(被災地から)税金使い「偽り」、残念だ 東日本大震災

朝日新聞 2013/01/28

岩手県山田町が緊急雇用創出事業を委託していたNPO法人「大雪りばぁねっと。」(北海道旭川市)が資金不足に陥り、雇っていた被災者約140人全員を解雇した。
町は2012年度分の賃金と関連経費の計7億9千万円をすでに全額支払っていたが、NPOは8カ月で使い切ってしまった。NPOの岡田栄悟・代表理事によると、働く場の確保や町民の慰安、前年に建設した無料公衆浴場といった取り組みで支出がかさみ、数千万円の支払いを12年度に繰り越した。その穴埋めに使ったという。
町や県に提出した11年度の事業報告書も、岡田氏は「偽りだった」と説明。町と県は慌てて書類を精査し直している。
さらに、問題発覚後に町に提出した資料によると、現地団体幹部がリース会社をつくってNPO側から仕事を受注したり、リース会社がNPOの人件費を肩代わりしたりしていた。

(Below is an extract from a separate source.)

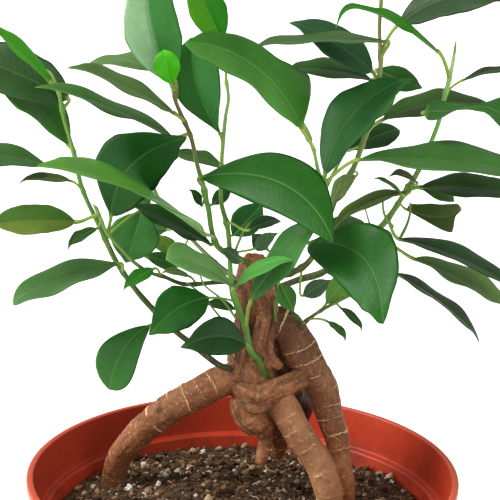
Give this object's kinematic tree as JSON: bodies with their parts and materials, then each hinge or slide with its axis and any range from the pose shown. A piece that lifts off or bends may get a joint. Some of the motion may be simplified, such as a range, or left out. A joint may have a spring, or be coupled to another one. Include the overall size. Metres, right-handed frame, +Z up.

NPOは、道内では700万円程度の事業規模だった。実力をよく調べず、100倍の仕事を任せ切りにした町の責任は重い。
復興予算が沖縄の道路に使われて話題になったが、被災地での税金の使い方が問われる事態といえる。町議会も百条委設置に動いている。
山田町は震災で800人が亡くなり、家屋の4割が被災した小さな漁師町だ。「復興に役立つと思って参加したのに」。元NPO従業員の男性(63)は肩を落とす。元従業員まで非難の目で見られがちだという。
震災からもうすぐ2年。被災地で残念な気持ちで取材をしている。